Yovana Gatzke (15) beispielsweise spielt im Stück die „Babuschka“, eine alte russische Frau, die noch voller Hass gegen den ehemaligen Feind, die Deutschen ist. „Ich sehe sie jetzt auf jeden Fall mit anderen Augen, weil ich mich in eine ganz andere Person hineinversetzen muss“, sagt Yovana, „und dass ist wirklich eine sehr andere Sicht als die, die wir haben. Wir denken, wir hatten Krieg, wir haben die zerstört und die haben uns zerstört. Aber eigentlich haben wir damit angefangen und alle anderen zerstört und die haben sich nur gewehrt.“ Den Erlös aus der Musicalaufführung spendet die Schule für den Wiederaufbau der Stankt Mina Kirche.
Die Geschichte der Glocke geht noch weiter. Denn Maria Shavried brachte aus Staraja Russa auch einen Sack mit Adressen mit: Russische Schüler wollten Kontakt zu deutschen Schülern bekommen. Dieser Wunsch ist jetzt Wirklichkeit geworden. Die 33 Schülerinnen und Schüler der Geschwister-Prenski-Gesamtschule besuchten mit ihren Lehrern und Betreuern als erste Lübecker Gruppe Anfang Juli die Stadt Staraja Russa.

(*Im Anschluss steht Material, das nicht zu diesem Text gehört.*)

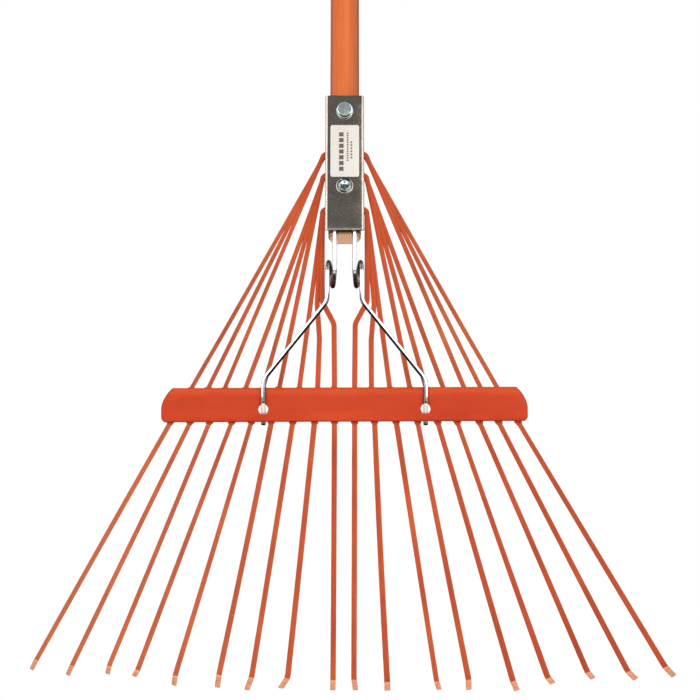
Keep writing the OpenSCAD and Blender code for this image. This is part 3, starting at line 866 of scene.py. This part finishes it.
def make_back_plate():
    w = INNER_W / 2 - 0.12
    rows = 8
    ring = ((-w, BACK_IN), (w, BACK_IN), (w, BACK_Y), (0, BACK_Y), (-w, BACK_Y))
    verts = []
    for i in range(rows + 1):
        z = -BACK_H * i / rows
        for x, y in ring:
            dent = 0
            if y == BACK_Y:
                dent = 0.06 * noise.noise(Vector((x * 0.05, 9, z * 0.04)))
            verts.append(Vector((x, y + dent, z)) * MM)
    ob = build("vis_back_plate", verts, tube_faces(rows + 1, len(ring)), M_ZINC)
    bevel(ob, 0.35)
    shade(ob)
    return ob


def threaded(name, y0, y1):
    """Helical thread along Y, closed at y1 by a chamfered, slightly domed end."""
    seg, r, tip = 40, BOLT_R, THREAD_TIP
    side = 1 if y1 > y0 else -1
    length = abs(y1 - y0)
    rows = int(length / THREAD_PITCH * 8)
    rings = []
    for i in range(rows + 1):
        h = length * i / rows
        radii = []
        for j in range(seg):
            phase = (h / THREAD_PITCH - j / seg) % 1.0
            radius = r - THREAD_DEPTH * (1 - abs(2 * phase - 1)) ** 1.1
            if h > length - tip:
                radius = min(radius, r - tip + (length - h) * 0.9)
            radii.append(radius)
        rings.append((y0 + side * h, radii))
    for radius, dome in ((r - tip - 0.55, 0.16), (r * 0.4, 0.26), (r * 0.15, 0.27)):
        rings.append((y1 + side * dome, [radius] * seg))
    verts = []
    for y, radii in rings:
        for j, radius in enumerate(radii):
            a = 2 * math.pi * j / seg
            verts.append(Vector((radius * math.cos(a), y, radius * math.sin(a))) * MM)
    return build(name, verts, tube_faces(len(rings), seg, flip_caps=True), M_BOLT, 40)


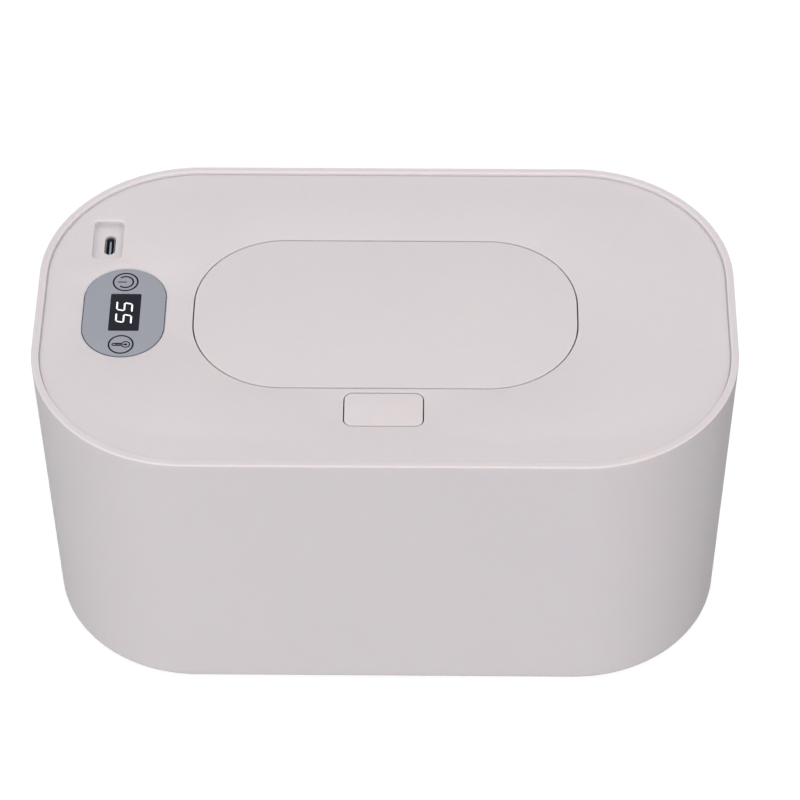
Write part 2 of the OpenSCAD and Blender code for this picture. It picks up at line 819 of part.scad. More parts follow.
// Controller chip with a row of legs on each side
module chip(x, y) {
    body_w = 5.8;
    body_t = 1.2;
    leg_w = 0.28;
    leg_t = 0.3;
    leg_out = 0.6;
    leg_pitch = 0.7;
    legs = 8;
    board_part(x, y, [body_w, body_w, body_t]);
    for (i = [0 : legs - 1])
        board_part(x, y + (i - (legs - 1) / 2) * leg_pitch, [body_w + 2 * leg_out, leg_w, leg_t]);
}

module board_parts() {
    chip_x = -4.8;
    chip_y = -9;
    choke_w = 8;
    choke_t = 2;
    choke_x = 7.7;
    choke_y = -1.5;
    plug_w = 5;
    plug_d = 3;
    plug_t = 1.8;
    plug_x = -3.8;
    plug_y = 6;
    color(DARK) {
        chip(chip_x, chip_y);
        board_part(choke_x, choke_y, [choke_w, choke_w, choke_t]);
        board_part(plug_x, plug_y, [plug_w, plug_d, plug_t]);
    }
}

module board_screws() {
    board_head_r = 2.1;
    board_head_t = 1.2;
    color(METAL) at(post_spots) translate([0, 0, board_z - board_head_t])
        screw(board_head_r, board_head_t, board_screw_r, board_screw_l);
}

module charging_port() {
    tongue_w = 0.7;
    tongue_d = 6.7;
    tongue_sunk = 1;
    shell_t = 0.3;
    back_t = 3.5;
    color(METAL) translate([-port_x, port_y, 0]) {
        difference() {
            slab(shell_w, shell_d, shell_w / 2, board_top, shell_top);
            slab(shell_w, shell_d, shell_w / 2, board_top + back_t, shell_top + OVER, shell_t);
        }
        translate([-tongue_w / 2, -tongue_d / 2, board_top + back_t - JOIN])
            cube([tongue_w, tongue_d, shell_top - board_top - back_t + JOIN - tongue_sunk]);
    }
}

module display_module() {
    color([0.2, 0.2, 0.22]) translate(window_at)
        slab(window_w, window_d, window_r, board_top, panel_z - FREE, FREE);
}

module touch_springs() {
    touch_coil_r = 2.4;
    touch_wire_r = 0.3;
    touch_turns = 5;
    color(METAL) for (s = [-1, 1])
        translate([-panel_x, s * touch_y, board_top])
            coil("touch spring", touch_coil_r, touch_wire_r, panel_z - board_top, touch_turns);
}

module control_panel() {
    color([0.63, 0.64, 0.68]) difference() {
        translate([-panel_x, 0, 0]) slab(panel_w, panel_d, panel_w / 2, panel_z, panel_z + panel_t);
        translate(window_at)
            slab(window_w, window_d, window_r, panel_z - OVER, panel_z + panel_t + OVER, -window_gap);
    }
}

module display_window() {
    color(DARK) translate(window_at)
        slab(window_w, window_d, window_r, panel_z, panel_z + panel_t);
}

/* Leads: tubes swept along a few points */

LEAD_SIDES = 6;

function unit(v) = v / norm(v);
function along(p, i) = unit(p[min(i + 1, len(p) - 1)] - p[max(i - 1, 0)]);
// A side direction that stays square to the tube and never flips on these routes
function side_of(t) = unit(cross(t, [1, 1, 1]));

module lead(p, r) {
    n = len(p);
    polyhedron(
        points = [
            for (i = [0 : n - 1])
                let (t = along(p, i), u = side_of(t), v = cross(t, u))
                    for (j = [0 : LEAD_SIDES - 1])
                        p[i] + r * (cos(360 * j / LEAD_SIDES) * u + sin(360 * j / LEAD_SIDES) * v)
        ],
        faces = [for (f = tube_faces(n, LEAD_SIDES)) [for (k = [len(f) - 1 : -1 : 0]) f[k]]],
        convexity = 4
    );
}

// Each lead runs from the board's underside through the wire hole in the base plate
module heater_leads() {
    lead_r = 0.6;
    lead_gap = 3.2;
    lead_out = 1.5;
    color([0.7, 0.1, 0.1]) for (k = [-1, 1])
        translate([wire_hole[0] - lead_out, wire_hole[1] + k * lead_gap / 2, 0])
            lead([[0, 0, board_z], [0, 0, base_top], [0, 0, base_z], [0, 0, pad_z]], lead_r);
}

module sensor_leads() {
    lead_r = 0.3;
    pitch = 0.65;
    lead_in = 1.2;
    lead_front = 1;
    to_bead = 0.4;
    bead_back = 0.9;
    off_film = 0.1;
    bend = 3;
    dip = 0.6;
    x = wire_hole[0] + lead_in;
    x1 = sensor_at[0] - sensor_r - to_bead;
    y0 = wire_hole[1] - lead_front;
    y = sensor_at[1] + bead_back;
    z = pad_z + lead_r + off_film;
    color([0.9, 0.9, 0.9]) for (k = [0, 1])
        translate([k * pitch, k * pitch, k * pitch]) lead([
            [x, y0, board_z - k * pitch],
            [x, y0, base_top],
            [x, y0 - dip, base_z - dip],
            [x, y0 - bend, z],
            [x, y + bend, z],
            [x + 0.27 * bend, y + 0.3 * bend, z],
            [x + bend, y, z],
            [x1 - k * pitch, y, z]
        ], lead_r);
}

/* Flap: plate, gooseneck arms, seal channel and catch */

catch_w = nose_w - 1.5;
catch_t = 1.6;
catch_y = hole_front + 0.85;
catch_down = 5.5;
hook_h = 1.5;
hook_out = 0.15;
foot_low = 0.5;

// Side view of one arm, in the plane across the pin: hub, spoke, C and foot
module arm_profile() {
    spoke = -75;
    past = 6;
    far = 40;
    difference() {
        union() {
            circle(r = hub_r);
            intersection() {
                difference() {
                    circle(r = arm_out);
                    circle(r = arm_in);
                }
                polygon([
                    [0, 0], far * [cos(spoke - past), sin(spoke - past)],
                    [-far, -far], [-far, far * 0.11], [0, 0]
                ]);
            }
            rotate([0, 0, spoke]) translate([0, -arm_t / 2]) square([arm_in + arm_t / 2, arm_t]);
            translate([-arm_out, -foot_low]) square([arm_t, foot_low + axis_drop - flap_t + JOIN]);
        }
        circle(r = pin_r + pin_play);
    }
}

module flap_plate() {
    land_z = 0.8;
    taper = 1;
    translate([0, flap_y, 0]) hull() {
        for (i = [0 : ROUND_STEPS]) {
            q = quarter(flap_round, i);
            flap_slice(lid_z - q[1] - SLICE, q[0]);
        }
        flap_slice(lid_z - land_z, 0);
        flap_slice(flap_z, taper);
    }
}

module flap_slice(z, inset) {
    translate([0, 0, z]) linear_extrude(height = SLICE)
        outline(flap_w, flap_d, flap_r, inset, $fn = ROUND_FN);
}

module flap() {
    rib_h = 1.2;
    rib_t = 1;
    side_gap = 0.2;
    color(BOX_COLOUR) {
        flap_plate();
        for (s = [-1, 1])
            translate([s * arm_span / 2 - arm_w / 2, axis_y, axis_z]) rotate([90, 0, 90])
                linear_extrude(height = arm_w) arm_profile();
        // Two ribs hold the seal
        translate([0, flap_y, 0]) for (i = [-collar_t - seal_lap - side_gap - rib_t, seal_lap + side_gap])
            ring(mouth_w, mouth_d, mouth_r, flap_z - rib_h, flap_z + JOIN, i, i + rib_t);
        // The catch: a plate with a hook at its foot
        translate([-catch_w / 2, catch_y, flap_z - catch_down])
            cube([catch_w, catch_t, catch_down + JOIN]);
        translate([-catch_w / 2, catch_y - hook_out, flap_z - catch_down])
            cube([catch_w, hook_out + JOIN, hook_h]);
    }
}

seal_lap = 1.4;

module flap_seal() {
    color(SILICONE) translate([0, flap_y, 0])
        ring(mouth_w, mouth_d, mouth_r, collar_top, flap_z, -collar_t - seal_lap, seal_lap);
}

module hinge_pin() {
    color(METAL) translate([-pin_len / 2, axis_y, axis_z]) rotate([0, 90, 0])
        cylinder(r = pin_r, h = pin_len);
}

// Torsion spring: a coil on the pin beside the right arm, with one leg under the lid and one down the arm
module flap_spring() {
    wire_r = 0.3;
    leg = 3;
    color(METAL)
        translate([arm_span / 2 - arm_w / 2 - ear_gap - spring_len, axis_y, axis_z])
            rotate([0, 90, 0]) rotate([0, 0, 180])
                coil("flap spring", hub_r - wire_r - 0.05, wire_r, spring_len, 5.25, leg);
}

/* Button: top, cheeks, nose, pins and spring */

module button_slice(z, inset) {
    translate([0, button_y, z]) linear_extrude(height = SLICE)
        outline(button_w, button_d, button_r, inset, $fn = 32);
}

module rocker_cheek() {
    translate([0, rocker_y, rocker_z]) rotate([90, 0, 90]) linear_extrude(height = cheek_t) {
        circle(r = rocker_boss);
        translate([-rocker_boss, 0]) square([2 * rocker_boss, rocker_drop - button_t + JOIN]);
    }
}

module latch_button() {
    round_r = 0.5;
    land_z = 1;
    taper = 0.4;
    nose_t = 1.6;
    peg_h = 1.5;
    nose_y = bhole_back - button_gap - 2.2;
    under_z = lid_z - button_t;
    color(BOX_COLOUR) difference() {
        union() {
            hull() {
                for (i = [0 : ROUND_STEPS]) {
                    q = quarter(round_r, i);
                    button_slice(lid_z - q[1] - SLICE, q[0]);
                }
                button_slice(lid_z - land_z, 0);
                button_slice(under_z, taper);
            }
            for (x = [-cheek_x - cheek_t, cheek_x]) translate([x, 0, 0]) rocker_cheek();
            // The nose: a wall down from the top, with a shelf that reaches under the web
            translate([-nose_w / 2, nose_y, nose_top - nose_h])
                cube([nose_w, nose_t, under_z + JOIN - nose_top + nose_h]);
            translate([-nose_w / 2, nose_y, nose_top - nose_h]) cube([nose_w, nose_tip - nose_y, nose_h]);
            translate([0, coil_y, under_z - peg_h]) cylinder(r = peg_r, h = peg_h + JOIN);
        }
        for (s = [-1, 1])
            translate([s * (cheek_x - OVER), rocker_y, rocker_z]) rotate([0, s * 90, 0])
                cylinder(r = rocker_pin_r + pin_play, h = cheek_t + 2 * OVER);
    }
}

module button_pins() {
    inside = 0.2;
    color(METAL) for (s = [-1, 1])
        translate([s * (cheek_x + inside), rocker_y, rocker_z]) rotate([0, s * 90, 0])
            cylinder(r = rocker_pin_r, h = lug_x + lug_t - cheek_x - 2 * inside);
}

module button_spring() {
    button_coil_r = 2.3;
    button_wire_r = 0.3;
    button_turns = 5;
    color(METAL) translate([0, coil_y, post_top])
        coil("button spring", button_coil_r, button_wire_r, lid_z - button_t - post_top, button_turns);
}

box_shell();
rubber_feet();
lift_tray();
lift_spring_left();
lift_spring_right();
lid_panel();
lid_base();
lid_screws();
lid_seal();
heater_plate();
heater_film();
insulation_pad();
heater_screws();
temperature_sensor();
thermal_fuse();
main_board();
board_parts();
board_screws();
charging_port();
display_module();
touch_springs();
control_panel();
display_window();
heater_leads();
sensor_leads();
flap();
flap_seal();
hinge_pin();
flap_spring();
latch_button();
button_pins();
button_spring();
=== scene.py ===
"""The looks of a top-heating wipe warmer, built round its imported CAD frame.

Every size in this file is in millimetres until a mesh is made, which is in metres like the frame.
"""

import math

import bmesh
import bpy
import numpy as np
from mathutils import Matrix, Vector
from mathutils.geometry import delaunay_2d_cdt


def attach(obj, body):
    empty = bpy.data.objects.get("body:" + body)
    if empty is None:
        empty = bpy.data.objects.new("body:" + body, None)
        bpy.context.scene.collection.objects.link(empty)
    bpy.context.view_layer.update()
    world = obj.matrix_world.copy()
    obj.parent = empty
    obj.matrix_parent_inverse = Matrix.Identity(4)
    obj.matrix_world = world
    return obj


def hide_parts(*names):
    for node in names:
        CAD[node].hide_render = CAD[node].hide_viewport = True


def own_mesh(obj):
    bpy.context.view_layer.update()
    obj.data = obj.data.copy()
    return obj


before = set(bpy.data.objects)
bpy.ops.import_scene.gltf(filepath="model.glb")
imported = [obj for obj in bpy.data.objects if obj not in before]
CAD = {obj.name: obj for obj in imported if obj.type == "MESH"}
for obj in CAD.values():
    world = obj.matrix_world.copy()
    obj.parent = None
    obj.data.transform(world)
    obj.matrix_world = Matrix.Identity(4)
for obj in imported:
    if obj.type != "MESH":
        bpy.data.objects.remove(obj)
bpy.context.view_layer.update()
MM = 0.001

# ---------------------------------------------------------------- sizes, as in the CAD source
BOX_W, BOX_D, CORNER_R, DRAFT, WALL = 240.0, 144.0, 54.0, 3.0, 2.3
BOX_Z, RIM_Z, FLOOR_Z = 1.0, 114.5, 3.5
LID_W, LID_D, LID_R, LID_Z = 234.3, 138.3, 51.15, 113.2
PLATE_Z, FLANGE_Z, SEAT_Z, BASE_Z, BASE_TOP = 110.7, 109.2, 108.4, 92.7, 95.0
LID_UNDER, HEATER_Z, PAD_Z = 88.9, 89.3, 90.7
TRAY_Z, TRAY_TOP, TRAY_RIM_Z = 79.9, 81.9, 85.9
SEAT_IN, SKIRT_IN, SKIRT_OUT = 2.25, 2.75, 4.75
FLAP_MID = (0.0, 0.55)
FLAP = (131.1, 70.4, 30.6)
HOLE = (132.1, 71.4, 31.1)
MOUTH = (100.0, 44.0, 22.0)
COLLAR_TOP = 108.6
AXIS_Y, AXIS_Z = 42.75, 109.55
LIP_R, ARM_IN, ARM_OUT, HUB_R = 7.455, 7.905, 10.105, 1.8
BAY_X, BAY_BACK, LIP_UNDER = 31.0, 47.35, 111.6
ARM_SPAN, ARM_W, PIN_L, PIN_R = 48.0, 5.0, 58.0, 0.8
BUTTON = (26.35, 14.85, 2.8)
BUTTON_Y = -44.775
ROCKER_Y, ROCKER_Z, ROCKER_PIN_R = -38.85, 105.7, 0.75
PANEL_X, PANEL_Z, PANEL_TOP = -89.7, 111.75, 113.35
PANEL = (28.1, 42.1, 14.05)
WINDOW, WINDOW_MID = (10.25, 17.6, 0.4), (-89.45, 0.15)
PORT_X, PORT_Y, POCKET_Z = -97.05, 35.95, 110.5
POCKET, POCKET_MID = (10.5, 19.3, 2.2), (-97.55, 35.95)
BOARD_TOP, BOARD_Z = 99.4, 97.8
COIL_Y, POST_TOP = -47.775, 101.2
BOSSES = [(-60, 53), (-60, -53), (60, 53), (60, -53), (104, 0), (-97, -36)]
BOARD_POSTS = [(-76.5, -21), (-76.5, 38), (-104, -18)]
HEATER_SCREWS = [(-70, 34), (-70, -34), (70, 34), (70, -34)]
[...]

Natürlich wurde auch das Musical dort aufgeführt. „Auch wenn die Texte größtenteils in deutsch waren“, berichtetet Lehrerin Heidermann, „wir waren überwältigt von der gefühlsgeladenen Situation. Ich denke, durch die Musik, intensives Schauspiel und die Tänze kamen unsere Inhalte trotz der Sprachprobleme rüber.“ Für die Jugendlichen waren die acht Tage in einer fremden Welt eine einmalige Erfahrung. „Dort gibt es Probleme, über die wir uns hier keine Gedanken machen. Das Leben ist auch für die Jugendlichen viel härter“, erzählt die fünfzehnjährige Juliane Bagdasarjan, selbst gebürtige Ukrainerin. „Ich denke, wir haben eine wirklichen Beitrag zur Völkerverständigung geleistet.“
Die praktische Verständigung zwischen deustchen und russischen Schülern verlief zwar eher mit Händen und Füßen – aber sie funktionierte: Auf der gemeinsamen Abschlussparty wurden viele Post- und E-Mail-Adressen und Telefonnummern ausgetauscht. Und auch eine kleine Liebelei zwischen einem deutschen Mädchen und einem russischen Jungen soll es gegeben haben. Ein Ende der Geschichte der Glocke ist also nicht in Sicht. Aber ein neuer Anfang.